Short problem: Emit the entire listing verbatim.

(Some records)
○ ○ ○ ○ ○ ○ ○
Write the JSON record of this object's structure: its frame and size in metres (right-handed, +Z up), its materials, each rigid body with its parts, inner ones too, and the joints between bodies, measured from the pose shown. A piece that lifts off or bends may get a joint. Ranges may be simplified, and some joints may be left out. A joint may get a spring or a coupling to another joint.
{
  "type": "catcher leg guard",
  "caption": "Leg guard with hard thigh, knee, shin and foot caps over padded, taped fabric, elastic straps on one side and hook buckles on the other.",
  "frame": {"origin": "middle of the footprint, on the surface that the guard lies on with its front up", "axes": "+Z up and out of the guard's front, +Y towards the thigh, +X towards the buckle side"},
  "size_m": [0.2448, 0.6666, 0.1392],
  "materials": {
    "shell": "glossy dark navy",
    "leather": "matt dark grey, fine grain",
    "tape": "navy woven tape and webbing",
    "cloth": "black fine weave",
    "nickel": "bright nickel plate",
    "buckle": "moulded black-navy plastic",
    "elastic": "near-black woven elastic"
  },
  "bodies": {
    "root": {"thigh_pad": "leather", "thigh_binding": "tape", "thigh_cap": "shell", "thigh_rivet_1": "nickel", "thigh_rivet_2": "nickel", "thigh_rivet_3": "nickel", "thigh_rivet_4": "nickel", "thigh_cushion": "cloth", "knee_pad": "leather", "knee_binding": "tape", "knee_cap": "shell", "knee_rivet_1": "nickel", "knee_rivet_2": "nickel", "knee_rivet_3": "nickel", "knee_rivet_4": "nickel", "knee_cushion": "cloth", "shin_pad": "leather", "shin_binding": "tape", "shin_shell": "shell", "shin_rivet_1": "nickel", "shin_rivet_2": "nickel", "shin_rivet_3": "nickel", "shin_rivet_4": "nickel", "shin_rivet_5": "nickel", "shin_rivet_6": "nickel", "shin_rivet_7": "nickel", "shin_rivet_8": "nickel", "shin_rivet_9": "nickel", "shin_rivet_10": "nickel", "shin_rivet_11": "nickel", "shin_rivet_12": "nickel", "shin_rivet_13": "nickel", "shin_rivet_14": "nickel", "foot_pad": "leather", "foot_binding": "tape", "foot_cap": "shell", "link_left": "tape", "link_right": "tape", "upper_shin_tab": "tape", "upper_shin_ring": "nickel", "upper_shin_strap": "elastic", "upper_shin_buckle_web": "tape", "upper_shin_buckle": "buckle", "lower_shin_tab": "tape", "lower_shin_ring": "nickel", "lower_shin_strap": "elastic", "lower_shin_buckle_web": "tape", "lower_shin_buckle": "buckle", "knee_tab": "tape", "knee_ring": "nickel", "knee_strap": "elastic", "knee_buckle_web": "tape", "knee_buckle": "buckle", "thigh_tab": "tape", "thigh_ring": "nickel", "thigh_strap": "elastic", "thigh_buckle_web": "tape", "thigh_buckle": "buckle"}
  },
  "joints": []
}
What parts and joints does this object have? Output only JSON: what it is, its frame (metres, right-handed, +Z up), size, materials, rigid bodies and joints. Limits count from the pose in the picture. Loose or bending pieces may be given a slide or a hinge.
○ ○ ○ ○ ○ ○ ○
Full output:
Write the JSON record of this object's structure: its frame and size in metres (right-handed, +Z up), its materials, each rigid body with its parts, inner ones too, and the joints between bodies, measured from the pose shown. A piece that lifts off or bends may get a joint. Ranges may be simplified, and some joints may be left out. A joint may get a spring or a coupling to another joint.
{
  "type": "catcher leg guard",
  "caption": "Leg guard with hard thigh, knee, shin and foot caps over padded, taped fabric, elastic straps on one side and hook buckles on the other.",
  "frame": {"origin": "middle of the footprint, on the surface that the guard lies on with its front up", "axes": "+Z up and out of the guard's front, +Y towards the thigh, +X towards the buckle side"},
  "size_m": [0.2448, 0.6666, 0.1392],
  "materials": {
    "shell": "glossy dark navy",
    "leather": "matt dark grey, fine grain",
    "tape": "navy woven tape and webbing",
    "cloth": "black fine weave",
    "nickel": "bright nickel plate",
    "buckle": "moulded black-navy plastic",
    "elastic": "near-black woven elastic"
  },
  "bodies": {
    "root": {"thigh_pad": "leather", "thigh_binding": "tape", "thigh_cap": "shell", "thigh_rivet_1": "nickel", "thigh_rivet_2": "nickel", "thigh_rivet_3": "nickel", "thigh_rivet_4": "nickel", "thigh_cushion": "cloth", "knee_pad": "leather", "knee_binding": "tape", "knee_cap": "shell", "knee_rivet_1": "nickel", "knee_rivet_2": "nickel", "knee_rivet_3": "nickel", "knee_rivet_4": "nickel", "knee_cushion": "cloth", "shin_pad": "leather", "shin_binding": "tape", "shin_shell": "shell", "shin_rivet_1": "nickel", "shin_rivet_2": "nickel", "shin_rivet_3": "nickel", "shin_rivet_4": "nickel", "shin_rivet_5": "nickel", "shin_rivet_6": "nickel", "shin_rivet_7": "nickel", "shin_rivet_8": "nickel", "shin_rivet_9": "nickel", "shin_rivet_10": "nickel", "shin_rivet_11": "nickel", "shin_rivet_12": "nickel", "shin_rivet_13": "nickel", "shin_rivet_14": "nickel", "foot_pad": "leather", "foot_binding": "tape", "foot_cap": "shell", "link_left": "tape", "link_right": "tape", "upper_shin_tab": "tape", "upper_shin_ring": "nickel", "upper_shin_strap": "elastic", "upper_shin_buckle_web": "tape", "upper_shin_buckle": "buckle", "lower_shin_tab": "tape", "lower_shin_ring": "nickel", "lower_shin_strap": "elastic", "lower_shin_buckle_web": "tape", "lower_shin_buckle": "buckle", "knee_tab": "tape", "knee_ring": "nickel", "knee_strap": "elastic", "knee_buckle_web": "tape", "knee_buckle": "buckle", "thigh_tab": "tape", "thigh_ring": "nickel", "thigh_strap": "elastic", "thigh_buckle_web": "tape", "thigh_buckle": "buckle"}
  },
  "joints": []
}
What parts and joints does this object have? Output only JSON: what it is, its frame (metres, right-handed, +Z up), size, materials, rigid bodies and joints. Limits count from the pose in the picture. Loose or bending pieces may be given a slide or a hinge.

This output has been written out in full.